> Supplied material
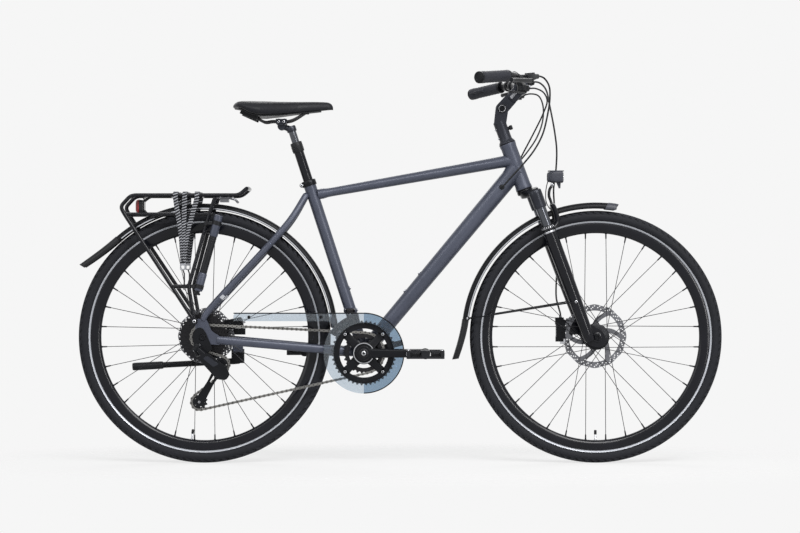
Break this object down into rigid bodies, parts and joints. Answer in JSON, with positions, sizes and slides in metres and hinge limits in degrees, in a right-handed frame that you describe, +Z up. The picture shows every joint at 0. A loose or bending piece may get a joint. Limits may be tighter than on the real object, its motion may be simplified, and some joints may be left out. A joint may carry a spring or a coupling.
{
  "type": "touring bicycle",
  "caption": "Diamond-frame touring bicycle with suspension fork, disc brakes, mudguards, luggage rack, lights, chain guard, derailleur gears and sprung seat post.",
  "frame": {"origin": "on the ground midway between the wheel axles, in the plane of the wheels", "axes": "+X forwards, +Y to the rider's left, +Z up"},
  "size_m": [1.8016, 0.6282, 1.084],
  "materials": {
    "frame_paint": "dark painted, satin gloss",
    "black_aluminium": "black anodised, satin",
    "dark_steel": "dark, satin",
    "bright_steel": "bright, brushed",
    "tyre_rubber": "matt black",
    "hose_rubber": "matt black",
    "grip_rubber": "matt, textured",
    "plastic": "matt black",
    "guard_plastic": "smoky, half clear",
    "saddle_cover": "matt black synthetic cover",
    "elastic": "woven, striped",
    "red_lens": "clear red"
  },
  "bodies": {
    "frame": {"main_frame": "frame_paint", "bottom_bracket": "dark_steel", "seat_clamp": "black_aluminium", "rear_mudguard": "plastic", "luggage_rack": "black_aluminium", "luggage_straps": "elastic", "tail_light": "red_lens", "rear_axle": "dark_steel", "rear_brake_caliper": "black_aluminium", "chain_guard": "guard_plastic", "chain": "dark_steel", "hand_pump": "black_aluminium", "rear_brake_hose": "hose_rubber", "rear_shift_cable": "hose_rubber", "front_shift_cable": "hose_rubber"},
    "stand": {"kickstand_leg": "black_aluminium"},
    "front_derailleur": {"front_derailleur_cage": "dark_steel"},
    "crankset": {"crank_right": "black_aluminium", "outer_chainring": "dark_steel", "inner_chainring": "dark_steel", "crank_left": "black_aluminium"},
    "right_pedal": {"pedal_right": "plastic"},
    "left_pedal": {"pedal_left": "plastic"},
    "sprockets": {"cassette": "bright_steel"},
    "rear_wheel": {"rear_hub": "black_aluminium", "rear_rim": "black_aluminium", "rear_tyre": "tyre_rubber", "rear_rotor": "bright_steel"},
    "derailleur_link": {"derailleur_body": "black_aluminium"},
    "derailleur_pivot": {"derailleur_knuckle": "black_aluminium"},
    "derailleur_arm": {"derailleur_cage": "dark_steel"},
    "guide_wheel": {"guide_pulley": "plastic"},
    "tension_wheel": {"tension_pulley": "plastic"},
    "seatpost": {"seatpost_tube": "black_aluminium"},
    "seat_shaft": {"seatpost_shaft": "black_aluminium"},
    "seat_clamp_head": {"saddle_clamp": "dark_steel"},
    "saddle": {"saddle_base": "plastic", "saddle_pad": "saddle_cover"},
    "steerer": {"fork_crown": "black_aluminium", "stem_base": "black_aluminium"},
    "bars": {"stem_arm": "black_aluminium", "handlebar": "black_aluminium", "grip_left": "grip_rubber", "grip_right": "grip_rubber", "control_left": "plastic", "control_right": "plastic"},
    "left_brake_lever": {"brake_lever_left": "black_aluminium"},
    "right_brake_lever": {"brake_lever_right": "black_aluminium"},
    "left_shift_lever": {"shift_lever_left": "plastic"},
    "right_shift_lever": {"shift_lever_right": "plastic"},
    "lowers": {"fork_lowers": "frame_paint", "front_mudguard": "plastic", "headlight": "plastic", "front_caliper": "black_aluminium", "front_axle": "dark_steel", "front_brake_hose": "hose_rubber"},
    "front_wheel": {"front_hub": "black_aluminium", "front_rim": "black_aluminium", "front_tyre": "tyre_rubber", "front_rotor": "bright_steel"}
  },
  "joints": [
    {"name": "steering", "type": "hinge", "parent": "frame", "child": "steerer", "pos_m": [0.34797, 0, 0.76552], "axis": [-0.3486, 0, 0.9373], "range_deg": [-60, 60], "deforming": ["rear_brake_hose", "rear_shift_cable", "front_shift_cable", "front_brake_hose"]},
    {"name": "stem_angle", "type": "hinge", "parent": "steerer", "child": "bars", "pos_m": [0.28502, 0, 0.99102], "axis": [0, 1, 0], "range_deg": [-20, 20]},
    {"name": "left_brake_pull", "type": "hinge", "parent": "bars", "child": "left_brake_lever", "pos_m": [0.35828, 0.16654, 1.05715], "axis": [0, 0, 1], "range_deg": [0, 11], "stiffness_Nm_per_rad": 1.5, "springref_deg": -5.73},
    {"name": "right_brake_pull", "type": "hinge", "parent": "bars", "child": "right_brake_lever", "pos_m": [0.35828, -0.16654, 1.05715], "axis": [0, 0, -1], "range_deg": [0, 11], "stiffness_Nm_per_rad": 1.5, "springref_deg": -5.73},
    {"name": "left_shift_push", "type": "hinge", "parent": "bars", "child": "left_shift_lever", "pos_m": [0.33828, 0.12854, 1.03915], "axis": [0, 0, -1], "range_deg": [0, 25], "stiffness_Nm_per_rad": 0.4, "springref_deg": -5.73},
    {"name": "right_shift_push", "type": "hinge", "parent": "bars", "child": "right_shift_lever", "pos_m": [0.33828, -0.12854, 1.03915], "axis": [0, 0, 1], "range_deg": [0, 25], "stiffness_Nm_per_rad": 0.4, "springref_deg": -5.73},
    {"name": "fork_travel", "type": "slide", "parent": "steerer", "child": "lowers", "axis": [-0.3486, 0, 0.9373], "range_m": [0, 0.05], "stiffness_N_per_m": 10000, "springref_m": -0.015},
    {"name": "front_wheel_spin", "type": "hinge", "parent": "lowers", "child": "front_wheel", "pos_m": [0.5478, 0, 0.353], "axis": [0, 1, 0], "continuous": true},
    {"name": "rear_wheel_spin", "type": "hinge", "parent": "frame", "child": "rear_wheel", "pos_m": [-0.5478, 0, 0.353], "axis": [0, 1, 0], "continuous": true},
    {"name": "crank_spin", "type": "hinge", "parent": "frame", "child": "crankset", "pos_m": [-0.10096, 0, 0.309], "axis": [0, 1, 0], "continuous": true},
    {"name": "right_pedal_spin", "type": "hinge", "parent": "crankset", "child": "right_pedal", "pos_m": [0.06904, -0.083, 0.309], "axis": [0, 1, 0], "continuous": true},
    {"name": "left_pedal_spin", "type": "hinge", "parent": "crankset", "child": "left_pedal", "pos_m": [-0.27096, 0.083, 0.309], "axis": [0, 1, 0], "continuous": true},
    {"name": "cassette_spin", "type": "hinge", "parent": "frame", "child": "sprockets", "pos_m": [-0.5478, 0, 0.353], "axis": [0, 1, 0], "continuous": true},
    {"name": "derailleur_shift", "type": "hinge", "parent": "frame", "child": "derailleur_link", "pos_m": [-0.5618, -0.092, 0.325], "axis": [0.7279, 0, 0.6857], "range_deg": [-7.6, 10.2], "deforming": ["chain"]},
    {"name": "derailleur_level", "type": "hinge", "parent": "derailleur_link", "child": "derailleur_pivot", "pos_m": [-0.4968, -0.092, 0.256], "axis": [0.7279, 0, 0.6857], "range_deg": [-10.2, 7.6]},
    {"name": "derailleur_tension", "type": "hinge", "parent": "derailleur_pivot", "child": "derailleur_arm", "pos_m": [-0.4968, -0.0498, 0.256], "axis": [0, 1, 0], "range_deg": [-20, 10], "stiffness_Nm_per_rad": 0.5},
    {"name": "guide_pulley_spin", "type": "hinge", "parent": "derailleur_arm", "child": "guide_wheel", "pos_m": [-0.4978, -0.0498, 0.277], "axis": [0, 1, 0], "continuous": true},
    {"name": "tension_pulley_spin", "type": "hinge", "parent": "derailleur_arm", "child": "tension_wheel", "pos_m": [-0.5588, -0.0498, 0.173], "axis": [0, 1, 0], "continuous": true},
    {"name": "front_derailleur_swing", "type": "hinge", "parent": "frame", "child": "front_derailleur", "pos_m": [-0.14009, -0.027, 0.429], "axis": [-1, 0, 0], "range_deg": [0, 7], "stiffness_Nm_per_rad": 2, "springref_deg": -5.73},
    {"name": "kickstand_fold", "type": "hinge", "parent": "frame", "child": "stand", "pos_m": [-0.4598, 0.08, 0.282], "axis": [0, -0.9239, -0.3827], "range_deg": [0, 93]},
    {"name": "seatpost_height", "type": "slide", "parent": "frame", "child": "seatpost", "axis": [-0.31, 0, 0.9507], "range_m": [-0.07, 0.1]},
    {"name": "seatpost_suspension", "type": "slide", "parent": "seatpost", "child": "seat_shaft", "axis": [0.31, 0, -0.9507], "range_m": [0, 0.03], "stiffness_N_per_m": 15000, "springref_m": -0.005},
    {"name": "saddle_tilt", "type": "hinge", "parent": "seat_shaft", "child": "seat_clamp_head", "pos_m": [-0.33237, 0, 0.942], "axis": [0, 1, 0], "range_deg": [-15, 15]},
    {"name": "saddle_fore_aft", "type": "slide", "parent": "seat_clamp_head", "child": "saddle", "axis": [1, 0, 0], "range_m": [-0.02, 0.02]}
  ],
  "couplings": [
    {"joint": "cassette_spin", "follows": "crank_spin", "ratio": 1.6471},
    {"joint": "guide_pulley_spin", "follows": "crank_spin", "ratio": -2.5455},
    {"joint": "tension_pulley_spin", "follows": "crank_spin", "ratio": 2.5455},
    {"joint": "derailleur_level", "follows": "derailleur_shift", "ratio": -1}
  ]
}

> Exercise brief
Search the data for the word "joints" and copy each line where it appears.

> Completed exercise
Break this object down into rigid bodies, parts and joints. Answer in JSON, with positions, sizes and slides in metres and hinge limits in degrees, in a right-handed frame that you describe, +Z up. The picture shows every joint at 0. A loose or bending piece may get a joint. Limits may be tighter than on the real object, its motion may be simplified, and some joints may be left out. A joint may carry a spring or a coupling.
  "joints": [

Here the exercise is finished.